Bad news for those who favor the idea that the new year is a great time to change your life. This cliché does not pan out usually, which is certainly true for the stock market. If in 2011 the banks were haunting indexes with their numbers in the red, yesterday history repeated itself.
What is the main reason that the financial sector is not improving upon last year when it was one of the markets worst-performing sectors (it lost 32% on the year)? Capital requirements. The European Banking Authority (EBA) wants the Spanish banking sector to have more than 26 billion euros in cash reserves.

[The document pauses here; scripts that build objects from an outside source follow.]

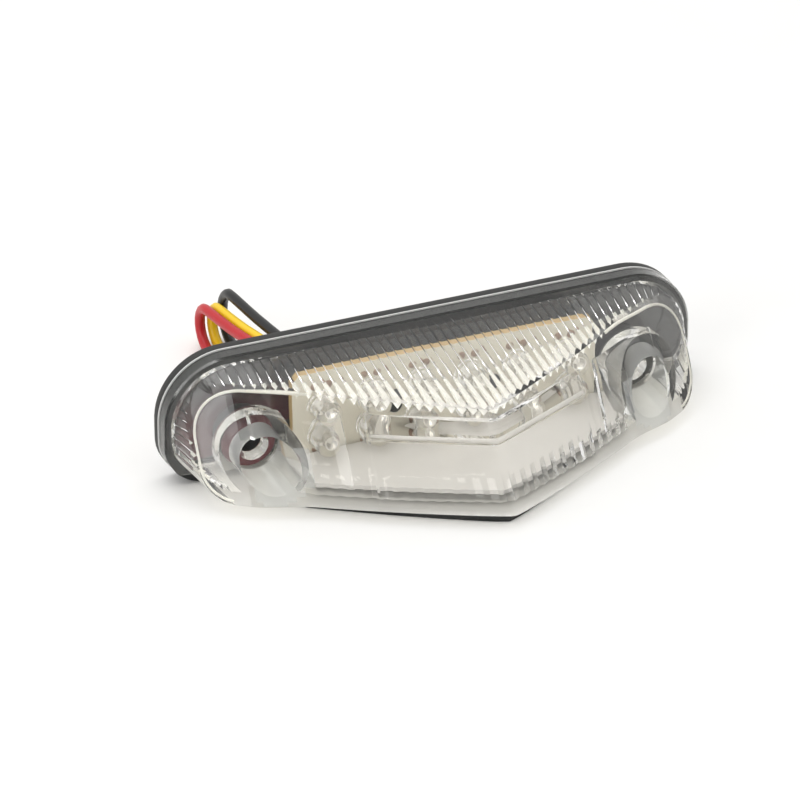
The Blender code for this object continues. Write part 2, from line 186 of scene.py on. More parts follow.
def join(pieces, name):
    """One piece made of several, under a new name."""
    deselect()
    for piece in pieces:
        piece.select_set(True)
    bpy.context.view_layer.objects.active = pieces[0]
    bpy.ops.object.join()
    pieces[0].name = name
    return pieces[0]


def rod(name, places, radius, resolution):
    """A round rod through places that are given in metres."""
    curve = bpy.data.curves.new(name, "CURVE")
    curve.dimensions = "3D"
    spline = curve.splines.new("POLY")
    spline.points.add(len(places) - 1)
    for point, place in zip(spline.points, places):
        point.co = (*place, 1.0)
    curve.bevel_depth = radius * MM
    curve.bevel_resolution = resolution
    curve.use_fill_caps = True
    spline.use_smooth = True
    obj = bpy.data.objects.new(name, curve)
    bpy.context.scene.collection.objects.link(obj)
    return obj


# ---------------------------------------------------------------- outlines and faces

def v_edge(x):
    """Front edge of the lens's bottom: two bowed arms that meet at a slightly rounded apex."""
    return DEPTH - 0.47 * math.hypot(x, 0.7) - 0.0026 * x * x


def edge_drop(x):
    """How far the front's top edge lies under the top of the light: most at the apex."""
    return FACE_INSET + 2.0 * max(0.0, 1.0 - abs(x) / END_X)


def blend(value, low, high):
    """0 below low, 1 above high, straight in between."""
    return min(1.0, max(0.0, (value - low) / (high - low)))


def face_out(x, z):
    """The V front before its raised plates: two leaning arms and the flared nose between them."""
    drop = HEIGHT - z
    low_drop = HEIGHT - LENS_LOW
    ax = abs(x)
    bottom = v_edge(x)
    bow = math.hypot(x, 0.8)
    if ax >= NOSE_X:
        rise = blend(ax, 30.0, 40.0)
        return bottom - 0.57 * (low_drop - drop) + 2.1 * rise * rise * (3.0 - 2.0 * rise)
    share = min(1.0, bow / NOSE_X)
    crease = 10.8 - 1.0 * share
    end = v_edge(NOSE_X)
    ridge = 32.5 + (end - 0.57 * (low_drop - 9.8) - 32.5) * share
    top = 32.0 + (end - 0.57 * (low_drop - edge_drop(NOSE_X)) - 32.0) * share
    if drop < crease:
        return top + (ridge - top) * (drop - edge_drop(x)) / (crease - edge_drop(x))
    return ridge + (bottom - ridge) * (drop - crease) / (low_drop - crease)


def plate_rise(x, z):
    """How far the smooth plates stand out of the front: one on each arm, one on the nose."""
    drop = HEIGHT - z
    ax = abs(x)
    down = blend(drop, 6.5, 6.75) * (1.0 - blend(drop, 17.2, 17.5))
    arm = blend(ax, PLATE_X, 23.85) * (1.0 - blend(ax, END_X, 38.25)) * down
    top = 7.1 - 0.3 * ax / NOSE_X
    nose = (1.0 - blend(ax, 20.15, NOSE_X)) * blend(drop, top - 0.25, top) * (1.0 - blend(drop, 18.4, 20.4))
    crease = 10.8 - 1.0 * min(1.0, ax / NOSE_X)
    bead = 0.5 * max(0.0, 1.0 - ((drop - crease) / 0.55) ** 2) * (1.0 - blend(ax, 19.9, 20.2))
    inside = 1.0 if PLATE_X < ax < 38.2 and 6.4 < drop < 17.5 else 0.0
    away = min(abs(drop - 6.85), abs(ax - 37.8), abs(ax - 24.0))
    line = max(0.0, 1.0 - away / 0.25)
    return 0.75 * arm + 0.7 * nose + bead + 0.25 * inside * line


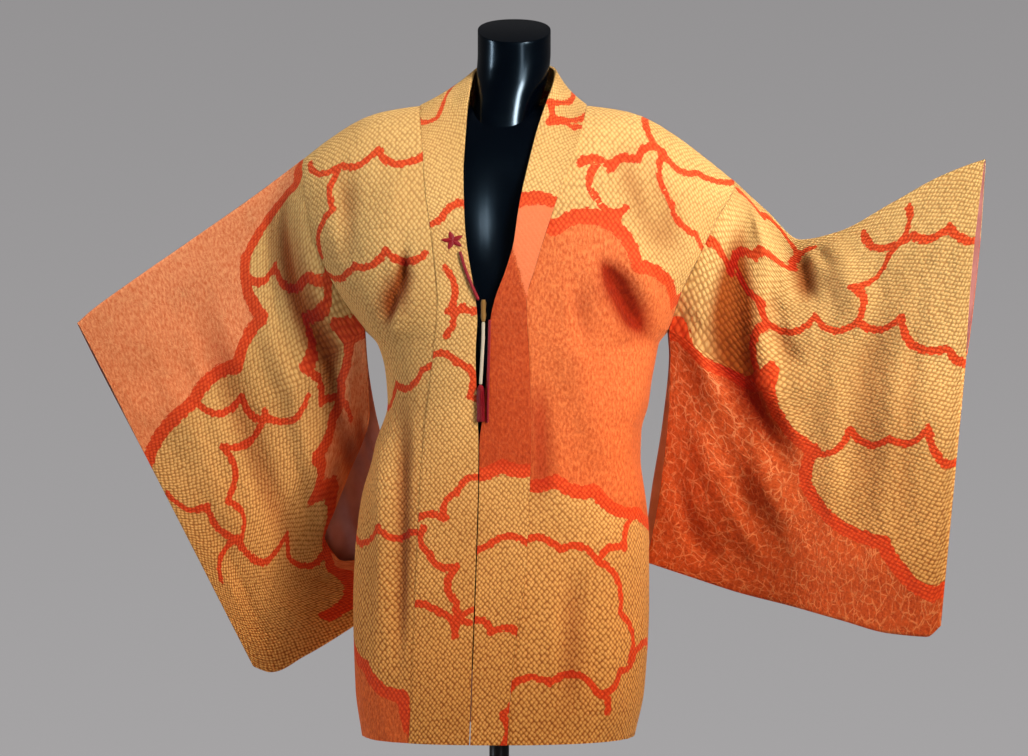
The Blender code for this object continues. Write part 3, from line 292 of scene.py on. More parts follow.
# Main folds of the sleeves, in shares of reach and drop, with the half width in metres
RIGHT_SLEEVE_FOLDS = table(
    "reach_from drop_from reach_to drop_to out width",
    (0.10, 0.06, 0.22, 0.80, -0.0120, 0.022),
    (0.30, 0.08, 0.42, 0.90, 0.0080, 0.024),
    (0.55, 0.10, 0.60, 0.86, -0.0060, 0.022),
    (0.78, 0.12, 0.80, 0.80, 0.0050, 0.022),
    (0.02, 0.42, 0.20, 0.62, 0.0090, 0.020),
)
LEFT_SLEEVE_FOLDS = table(
    "reach_from drop_from reach_to drop_to out width",
    (0.04, 0.10, 0.30, 0.78, -0.0140, 0.022),
    (0.02, 0.36, 0.46, 0.84, 0.0110, 0.022),
    (0.10, 0.06, 0.24, 0.26, 0.0080, 0.016),
    (0.27, 0.06, 0.34, 0.22, -0.0100, 0.015),
    (0.38, 0.02, 0.62, 0.30, 0.0070, 0.022),
    (0.62, 0.08, 0.70, 0.84, -0.0050, 0.026),
)

# Dress form
FORM = table(
    "height half_width front back",
    (0.690, 0.146, 0.088, 0.104),
    (0.700, 0.157, 0.097, 0.116),
    (0.760, 0.166, 0.103, 0.127),
    (0.840, 0.158, 0.103, 0.120),
    (0.920, 0.137, 0.097, 0.104),
    (0.985, 0.123, 0.093, 0.091),
    (1.050, 0.126, 0.106, 0.093),
    (1.115, 0.142, 0.124, 0.104),
    (1.200, 0.154, 0.124, 0.104),
    (1.280, 0.168, 0.124, 0.104),
    (1.330, 0.169, 0.124, 0.104),
    (1.362, 0.160, 0.124, 0.104),
    (1.400, 0.138, 0.124, 0.104),
)
FORM_ROWS_BELOW = 12

# Neck block: rings from its foot to its top
NECK = table(
    "height middle half_width front back squareness",
    (1.340, 0.001, 0.0470, 0.0730, 0.0430, 3.0),
    (1.370, 0.002, 0.0440, 0.0690, 0.0420, 2.9),
    (1.400, 0.008, 0.0430, 0.0620, 0.0420, 2.6),
    (1.435, 0.016, 0.0455, 0.0560, 0.0430, 2.3),
    (1.470, 0.019, 0.0463, 0.0540, 0.0450, 2.2),
    (1.500, 0.019, 0.0463, 0.0550, 0.0450, 2.2),
)

# Stand's foot: hub above the disc
HUB_TOP = 0.036

# Tie of the jacket: a strand from under the leaf to a bound knot, and two tails that hang from it.
# The routes are places on X and Z in front of the collar.
TIE_RADIUS = 0.0022
TAIL_RADIUS = 0.0018
TIE_CLEAR = TIE_RADIUS + 0.0006
TAIL_CLEAR = TIE_RADIUS + 0.0001
STRAND_ROUTE = table(
    "x z", (-0.0475, 1.208), (-0.0430, 1.192), (-0.0355, 1.172), (-0.0285, 1.156), (-0.0245, 1.148)
)
KNOT_X = -0.0188
KNOT_FOOT = 1.1215
KNOT_TOP = 1.1490
CREAM_ROUTE = table("x z", (-0.0188, 1.1212), (-0.0192, 1.100), (-0.0205, 1.075), (-0.0222, 1.0445))
CRIMSON_ROUTE = table(
    "x z", (-0.0110, 1.124), (-0.0116, 1.100), (-0.0124, 1.070), (-0.0132, 1.030), (-0.0138, 0.9975)
)
TASSEL_LENGTH = 0.046
LEAF_POINTS = 5
LEAF_MIDDLE = (-0.0565, 1.2215)
LEAF_TIP = 0.0150
LEAF_NOTCH = 0.0062
LEAF_TURN = 0.25
LEAF_FLATNESS = 0.80
LEAF_NEAR = 0.0004
LEAF_FAR = 0.0018


# Settling rounds, points on a lobe, a distance past any piece, waves in a ripple, and how much wider than a
# fold its painted shade reaches
SETTLE = 14
LOBE_STEPS = 14
FAR = 9.0
RIPPLES = 5
SHADE_SPREAD = 1.6

# Widths that flat coordinates run across, and the collar's turned layer: the heights where it starts at
# the seam and at the free edge, its step and rolled edge, the fold value that marks where the turned orange
# shows, and the painted shade under the fold. The lining's gap lies between it and the sleeve.
PANEL_WIDTH = 0.24
COLLAR_WIDTH = 0.075
TURN_LINE_SEAM = 1.150
TURN_LINE_EDGE = 1.209
TURN_STEP = 0.0013
TURN_ROLL = 0.0035
TURNED_LAYER_MARK = 0.040
UNDER_SHADE = 0.005
LINING_GAP = 0.0031

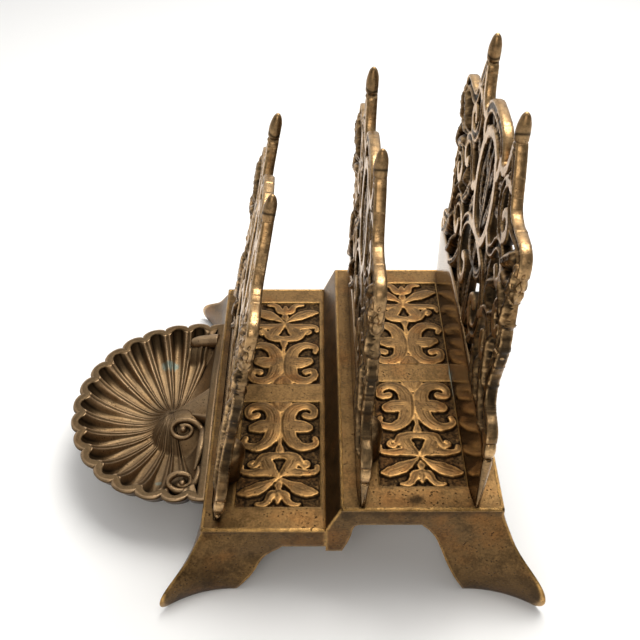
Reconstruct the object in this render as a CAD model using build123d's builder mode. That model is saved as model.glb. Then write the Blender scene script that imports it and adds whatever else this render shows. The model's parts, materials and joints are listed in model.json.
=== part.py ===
from build123d import *
import os
from math import cos, radians, sin

os.makedirs("parts", exist_ok=True)

# Letter rack cast in brass. Millimetres, +Z up, the back at +Y, the dish at -Y,
# the length along X. It stands on z = 0, centred between its ends.

# Steps of the base
step_length = 160.0
lower_depth = 51.4
upper_depth = 65.6
riser_run = 6.0
lower_height = 33.2
riser_height = 13.2
top_thickness = 4.0
wall_thickness = 4.0
lower_apron = 10.8
upper_apron = 9.6
edge_round = 0.8

# Splayed feet
foot_flare_x = 16.0
front_flare = 17.6
rear_flare = 19.4
foot_thickness = 5.0
bracket_drop = 27.0
bracket_width = 6.8
bracket_root = 14.4
bracket_bow = 3.0

# Sunk panels with their raised leafwork
panel_length = 62.0
panel_width = 36.0
panel_bar = 12.0
panel_sink = 1.2
relief_drop = 0.15
lower_panel_gap = 13.2
upper_panel_gap = 16.1

# Standing plates
plate_thickness = 4.4
band_end = 79.0
leaf_thickness = 5.2
front_plate_setback = 6.3
middle_plate_setback = 8.7
rear_plate_setback = 54.6
front_lean = 11.2
middle_lean = 1.9
rear_lean = 2.4
front_band = 6.8
middle_band = 18.0
rear_band = 32.0
front_stretch = 1.07
front_narrowing = 0.95

# Lugs and fasteners
lug_offset = 50.0
lug_radius = 6.0
lug_height = 21.0
lug_screw_setback = 3.0
screw_diameter = 3.6
screw_depth = 11.0
hole_gap = 0.2
head_diameter = 6.2
head_height = 2.6
slot_width = 1.0
slot_depth = 1.2
washer_diameter = 7.4
washer_thickness = 0.8
join_offset = 62.0
nut_width = 6.2
nut_height = 3.0
thread_end = 0.8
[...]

The Italian lender Unicredit felt the repercussions of this requirement yesterday. The bank discounted a debt issue by 43% in order to raise 7.3 billion euros in capital. The news caused markets to plummet. The bank's shares closed the trading session down 14.5% and drug down the rest of the European financials. With good reason, investors are fearful that this Italian bank is not the only institution that must resort to major discounts in order to raise funds. And they have already started placing bets on who will be the next to sell cheap debt.
Spanish and Italian companies won't pay dividends
French banks Crédit Agricole and Société Générale, who have suspended their dividend payments for 2011 (Unicredit also made this choice before raising more capital), which closed yesterday with 3% and 3.41% losses, respectively. In order to raise cash, Spanish lenders have also opted to pay shareholders in shares instead of a dividend.